You are a peer, not the help
As technical experts, consider yourself as a peer of the faculty, and not the help. The faculty knows their subject and you know the technology.
“We were worried in the very beginning that...these faculty were very well known in their fields and we thought we were going to be treated as the help and we weren’t.”
“We were treated—we were considered peers around the table at IF because they didn’t know what they were doing either.”
“They knew their subject; we knew the technology, but none of us really knew computing and the humanities and what it meant to put these two things together.”
“So they were pretty good about it. But we were worried, because when you work in the university as a technical person, you often get treated like the help.”

A successful model
Thornton Staples shares a model that was successful in getting faculty hooked on digitizing their work and taking it to the classroom.

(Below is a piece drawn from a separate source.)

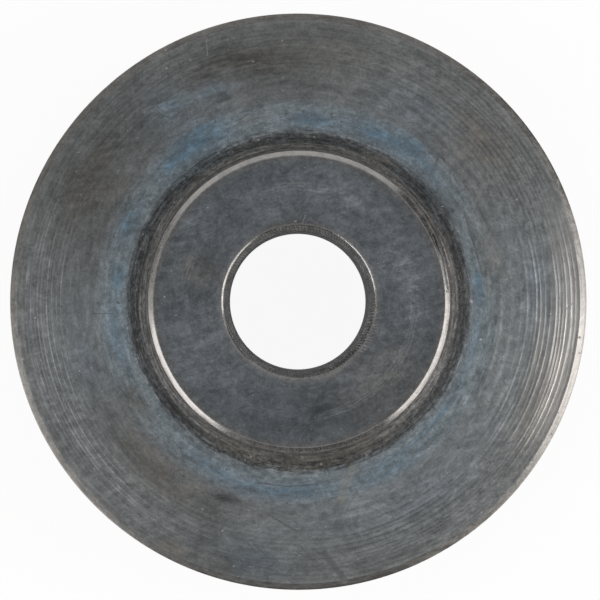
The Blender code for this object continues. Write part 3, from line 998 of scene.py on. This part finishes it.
sheet_material = bpy.data.materials.new("white_sheet")
sheet_material.use_nodes = True
sheet_tree = sheet_material.node_tree
sheet_tree.nodes.clear()
rays = node(sheet_tree, "ShaderNodeLightPath").outputs
seen = math_node(sheet_tree, "MAXIMUM", rays["Is Camera Ray"], rays["Is Glossy Ray"])
seen = math_node(sheet_tree, "MAXIMUM", seen, rays["Is Transmission Ray"])
shown = math_node(sheet_tree, "MULTIPLY", seen, TABLE_WHITE)
matte = node(sheet_tree, "ShaderNodeBsdfDiffuse", MATTE_WHITE)
glow = node(sheet_tree, "ShaderNodeEmission", PLAIN_WHITE, 1.0)
node(sheet_tree, "ShaderNodeOutputMaterial", node(sheet_tree, "ShaderNodeMixShader", shown, matte, glow))
table_mesh.materials.append(sheet_material)


# The light: a large soft box overhead, on each side a smaller one high up and one low down, and a grey room.
# Each lamp's power gives the brightness that is named for it, where 1 is white.
SOFT_BOXES = (
    # name, bearing and elevation in degrees, distance, size across, size up, brightness, colour
    ("overhead", -45.0, 84.0, 0.76, 1.15, 1.15, 0.38, (1.0, 1.0, 1.0)),
    ("right_high", -11.0, 26.5, 0.45, 0.27, 0.14, 7.0, (1.0, 0.96, 0.93)),
    ("right_low", -21.5, 5.0, 0.36, 0.39, 0.14, 2.2, (1.0, 0.96, 0.94)),
    ("left_low", 212.0, 5.0, 0.36, 0.31, 0.12, 2.7, (1.0, 0.97, 0.96)),
    ("left_high", 192.0, 34.0, 0.45, 0.28, 0.14, 1.3, (1.0, 0.98, 0.97)),
)
ROOM_GREY = 0.60

for name, bearing, elevation, distance, across, up, brightness, colour in SOFT_BOXES:
    lamp = bpy.data.lights.new(name, "AREA")
    lamp.shape = "RECTANGLE"
    lamp.size, lamp.size_y = across, up
    lamp.energy = math.pi * across * up * brightness
    lamp.color = colour
    box = bpy.data.objects.new(name, lamp)
    bpy.context.scene.collection.objects.link(box)
    turn = Matrix.Rotation(math.radians(bearing), 3, "Z") @ Matrix.Rotation(-math.radians(elevation), 3, "Y")
    place = turn @ Vector((distance, 0.0, 0.0))
    box.matrix_world = Matrix.Translation(place) @ place.to_track_quat("Z", "Y").to_matrix().to_4x4()

room = bpy.data.worlds.new("room")
room.use_nodes = True
room.node_tree.nodes["Background"].inputs["Color"].default_value = (ROOM_GREY, ROOM_GREY, ROOM_GREY, 1.0)
bpy.context.scene.world = room


# Grey boards stand on the table round the wheel, unseen by the camera, so that its polished chamfer has
# something dark to reflect there.
GREY_BOARDS = (
    # bearing from the wheel in degrees, distance, width, height, grey
    (-86.0, 0.075, 0.105, 0.029, 0.07),
    (33.0, 0.075, 0.042, 0.029, 0.09),
    (160.0, 0.075, 0.040, 0.020, 0.30),
)
BOARD_ROUGHNESS = 0.9
for number, (bearing, distance, width, height, grey) in enumerate(GREY_BOARDS):
    board_material = bpy.data.materials.new(f"grey_board_{number}")
    board_material.use_nodes = True
    board_shader = board_material.node_tree.nodes["Principled BSDF"]
    board_shader.inputs["Base Color"].default_value = (grey, grey, grey, 1.0)
    board_shader.inputs["Roughness"].default_value = BOARD_ROUGHNESS
    facing = Matrix.Rotation(math.radians(bearing), 4, "Z")
    outline_corners = ((-1, 0.0), (1, 0.0), (1, height), (-1, height))
    corners = [(distance, side * width / 2, cad_low.z + rise) for side, rise in outline_corners]
    board_mesh = bpy.data.meshes.new(f"grey_board_{number}")
    board_mesh.from_pydata([facing @ Vector(corner) for corner in corners], [], [(0, 1, 2, 3)])
    board_mesh.materials.append(board_material)
    board = bpy.data.objects.new(f"grey_board_{number}", board_mesh)
    board.visible_camera = False
    bpy.context.scene.collection.objects.link(board)


# The camera looks straight down from 0.4 m, a little off the bore's axis, as the bore's far and near rims show.
CAMERA_PLACE = Vector((-0.00210, 0.00000, 0.400))
CAMERA_TARGET = Vector((0.000112, 0.000116, 0.0))
VIEW_WIDTH = 0.041637  # across the picture at the blade
SENSOR = 36.0

camera_data = bpy.data.cameras.new("camera")
camera_data.sensor_width = SENSOR
camera_data.lens = SENSOR * (CAMERA_PLACE - CAMERA_TARGET).length / VIEW_WIDTH
camera = bpy.data.objects.new("camera", camera_data)
ahead = (CAMERA_TARGET - CAMERA_PLACE).normalized()
right = ahead.cross(Vector((0.0, 1.0, 0.0))).normalized()
above = right.cross(ahead)
camera.matrix_world = Matrix.Translation(CAMERA_PLACE) @ Matrix((right, above, -ahead)).transposed().to_4x4()
bpy.context.scene.collection.objects.link(camera)
bpy.context.scene.camera = camera
bpy.context.scene.view_settings.view_transform = "Standard"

•You have a committee of faculty to judge proposals
•Faculty members propose projects
•When awarded by the committee, the faculty member takes a year off to work with the institute to digitize their work
•They get hooked on digitizing their work
•They take their digitized work back to the classroom to the students
“The way IF got set up is the faculty would apply, they had a project that they’d propose, there was a committee of faculty who had to say that that was an interesting enough project, presented interesting technical problems, and the scholarly—value was high enough to make it worthwhile, and then they got a year off teaching. They got office space in the institute and we were—all the technical people, myself and others—were actually housed in the institute, so we were there together for a year. So—I think—that model worked really well.”

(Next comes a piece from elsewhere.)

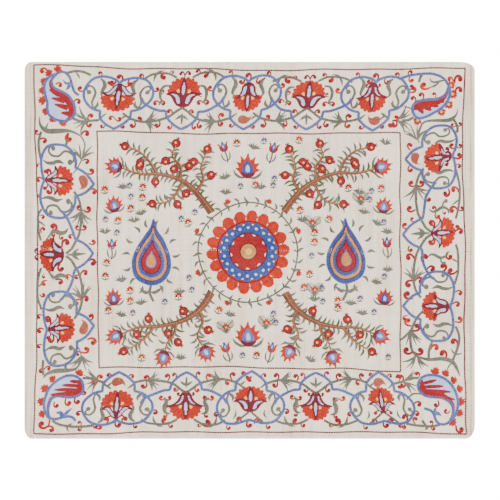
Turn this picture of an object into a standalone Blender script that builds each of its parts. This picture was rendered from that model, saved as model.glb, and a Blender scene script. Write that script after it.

Lessons from Staples Thornton
Focus on structure, standards and organization early on in the project as part of the research.
“I think I would have switched—not in the first year but—over the four years, if we had switched to think more about—thinking of the overall structure and the organization of these projects as being part of the research, I think we would have—we would have shortened—we would have been where we should have been sooner.”

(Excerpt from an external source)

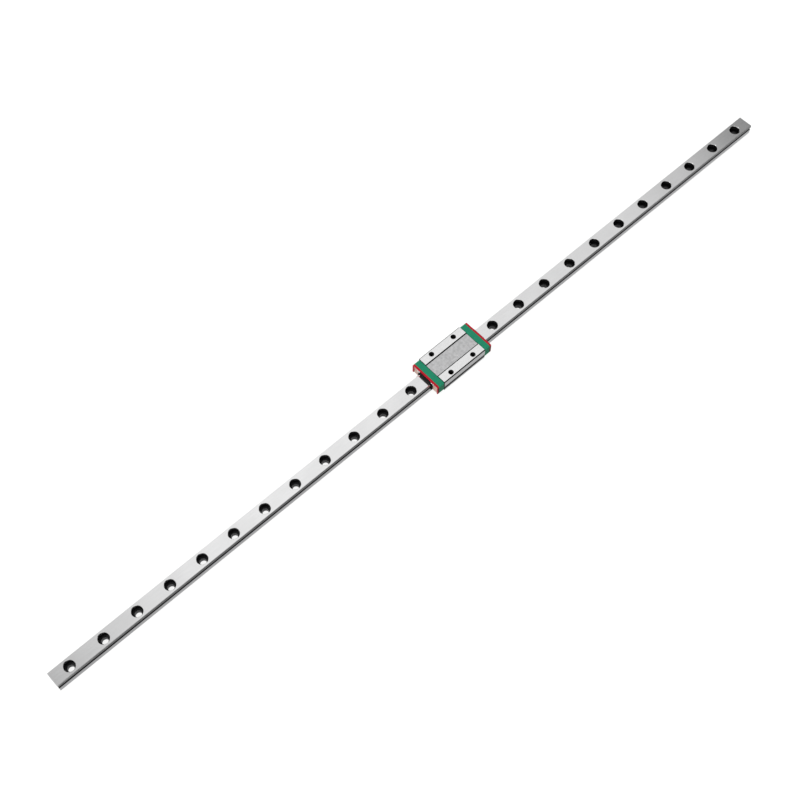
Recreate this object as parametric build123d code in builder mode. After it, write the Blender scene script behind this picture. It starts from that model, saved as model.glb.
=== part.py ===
from build123d import *
import math
import os

# Miniature linear guide: a 9 mm profile rail, 500 mm long, and one long carriage that runs along it on
# two loops of recirculating balls.
#
# Millimetres. +X runs along the rail, +Y across it, +Z up. The origin is the middle of the rail's
# mounting face. "Front" is the carriage's -X end, "rear" its +X end, "left" is +Y and "right" is -Y.

# ---- Rail ----
RAIL_LENGTH = 500.0
RAIL_WIDTH = 9.0
RAIL_HEIGHT = 6.5
RAIL_HOLES = 25
RAIL_PITCH = 20.0
BOLT_HOLE_R = 1.75
COUNTERBORE_R = 3.0
COUNTERBORE_DEPTH = 3.5
RAIL_EDGE = 0.2
RAIL_TOP_EDGE = 0.4
RAIL_END_EDGE = 0.3
HOLE_EDGE = 0.12
RELIEF_Y = 3.4
RELIEF_HALF = 0.3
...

“It was—it was very much about new technology and not about standardizing the output. And that’s a good thing, but if we had just a little more thinking that standardization is research, I think we would have—we would have put the pieces of the puzzle together better sooner. And I don’t think we’ve put those pieces of the puzzle together yet, really, at all.”
“But if we had been thinking about that…we would have arrived at the digital library platting later—with the idea that we’re not just putting—digitizing books and putting them online, that’s part of it, but we’re really have to prepare ourselves for these complex—webs, graph-like structures of related objects that—that we’re—it’s clearly dealing with now.”
“The Web, scholarly record is clearly becoming like the Web, not like books and articles and journals.”

The new frontier
The new frontier is developing durable, extensible and interoperable repositories.
“So the new frontier is pulling it all together in a way that doesn’t get in the way of the scholars doing their work, but ends up with a durable product that can be in a repository and can be moved from one repository to another as it needs to be but is a stable part of the scholarly record, or I would even say the human record. I think the human record is the Web, and is this digital—sphere that we’re building. And—if we don’t get good at it, I think we’re in for a dark age.”
“They—they worked their butts off and they worked all these graduate students for years to get these really brilliant projects out there, and they’re like built on sand, and they don’t know it.”
“And they all, you would ask them and they would tell you the library’s gonna collect it and save it forever. And you know, the library, we already knew that we didn’t know how to do that…I think people still think that the libraries or the archives are just gonna do it for them.”